Even if mobile TV is still in its infancy and poses numerous technical and legal hurdles, major production studios don't want to miss out on the action.
"There are many stumbling blocks to bringing content to mobile devices," Bill Sanders, vice president of mobile programming at Sony Pictures Digital Inc., said Tuesday in an interview on the sidelines of the Mobile Video & Television Summit in London. "But there are also a lot of opportunities."
Sanders, who has worked for a few of the big Hollywood studios, referred to the recent deal between The Walt Disney Co. and Apple Computer Inc. as a "wake-up call" for studios still undecided about mobile devices as a new distribution channel for their content.
In October, Apple cut a deal with the ABC television network to make five popular shows from ABC network, which is owned by Disney, available for download on the U.S. computer company's new video player iPod.

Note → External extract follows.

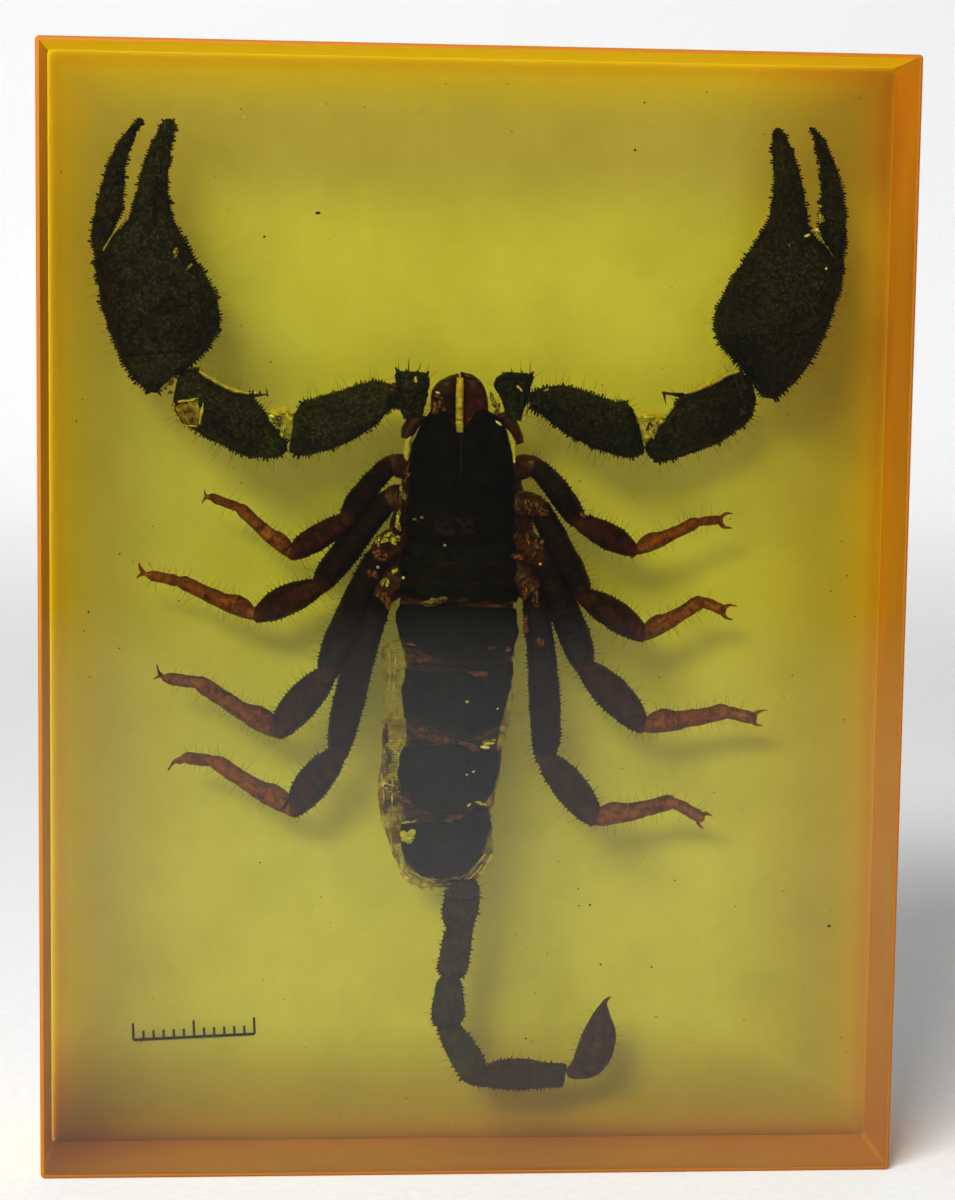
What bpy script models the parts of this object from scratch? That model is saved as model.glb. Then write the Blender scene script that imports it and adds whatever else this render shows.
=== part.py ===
"""A flat dark scorpion, seen from its back, cast in a standing block of amber resin.

The block is parted at the specimen's own plane: a front and a rear half of clear resin, each with
its share of the pocket that the scorpion lies in, and a thin opaque backing behind them. The block
stands on its short edge with its front towards -Y. The origin is at the centre of its foot.

Sizes are in millimetres and become metres where the meshes are made. Places on the specimen are
(x, z) as seen from the front, z from the foot of the block.
"""

import math

import bmesh
import bpy
from mathutils import Vector

MM = 0.001

# The block
WIDTH = 82.0
HEIGHT = 107.0
RESIN_DEPTH = 17.5
BACKING_DEPTH = 1.2
GAP = 0.3
EDGE_RADIUS = 0.4
EDGE_STEPS = 2

# The specimen's pocket
SPECIMEN_DEPTH = 8.75
CLEARANCE = 0.45

# Places through the block, from its front face to its back
DEPTH = RESIN_DEPTH + GAP + BACKING_DEPTH
FRONT_Y = -DEPTH / 2
SPECIMEN_Y = FRONT_Y + SPECIMEN_DEPTH
RESIN_BACK_Y = FRONT_Y + RESIN_DEPTH
BACKING_Y = RESIN_BACK_Y + GAP

# The trunk: z, centre x and half width along it, then the plates' front edges from head to tail
TRUNK_OUTLINE = [
    (72.4, -1.5, 3.2),
    (69.2, -1.4, 4.7),
    (63.0, -1.4, 5.2),
    (55.0, -1.6, 5.8),
    (50.0, -2.3, 6.3),
    (43.0, -2.9, 5.8),
    (36.0, -3.6, 5.2),
    (31.0, -3.2, 4.5),
    (28.0, -2.7, 3.4),
]
PLATE_EDGES = [72.4, 60.6, 58.6, 56.0, 52.4, 48.0, 41.8, 35.0, 28.0]
PLATE_STEP = 0.25
TRUNK_THICKNESS = 0.52

# Front lobes of the head and the two chelicerae: (x, z, half width) along each
HEAD_LOBES = [
    [(-3.2, 69.0, 1.4), (-3.3, 71.6, 1.5), (-3.3, 73.0, 0.8)],
    [(0.4, 69.0, 1.4), (0.4, 71.6, 1.5), (0.5, 73.0, 0.8)],
]
CHELICERAE = [
    [(-3.0, 71.0, 1.3), (-3.1, 74.6, 1.25), (-2.6, 76.6, 0.5)],
    [(-0.1, 71.0, 1.3), (0.0, 74.6, 1.25), (-0.6, 76.6, 0.5)],
]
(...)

"Since then, every major studio in Hollywood has done some sort of reorganizing to give mobile devices greater focus," he said.
Historically, studios have been reluctant to cannibalize their cinema business, according to Sanders. "Thirty years ago, they fought home video to protect their theater seats," he said. "But now home video is a booming business and together with cinema, is generating more revenue for the studios than ever before."
Not only mobile phones and devices, but all other types of digital devices, including memory cards and UMDs (Universal Media Discs), are now on the radar screen of the studios, according to Sanders. "Digital technology has changed the business model for studios almost completely," he said.
Currently, Sony Pictures Digital has an agreement to deliver content as part of a video-on-demand service to the Italian mobile operator H3G SpA, a subsidiary of Hong Kong-based Hutchison Whampoa Ltd.
A special feature of that service is what Sanders calls the "pause-and-resume" function. "Many mobile TV critics have questioned whether people want to watch a long movie on their mobile phone," he said. "I say, yes, they do but not all at once. They want to watch in intervals."
The "pause-and-resume" function, while new to mobile phone content, isn't entirely new in the film industry, according to Sanders. When viewing films at home, Howard Hughes, the billionaire airplane builder and filmmaker, who owned his own network, "used to tell his engineers to pause when he wanted to go to bed," he said.
As for challenges, Sanders pointed to copyrights as one of the biggest. "There are many issues that will need to be resolved to protect rights," he said, referring to the emerging mobile broadcast technology DVB-H (Digital Video Broadcasting - Handheld). "A lot of people are saying that the quality of a movie copied from a mobile phone is too poor to view on a PC or TV set. But who knows what new technology might make this better someday?"
To avoid complicating the mobile TV market further, the industry, including content providers and mobile phone operators, should agree to common formats and standards, Sanders said. "We don't want to be in a situation where we have to produce content to meet individual requirements of operators," he said. "This will only complicate matters."
Sanders also believes studios and other production companies should produce content especially for mobile devices. "Look at the cable TV industry," he said. "It started repurposing movies and TV series before it began producing its own content, which has proven crucial to attracting new viewers. The same could apply to mobile devices."
Numerous companies are "throwing a lot of money at mobile TV," Sanders said. "It's really like the Wild West, with a whole lot of digging going on to find the right business model."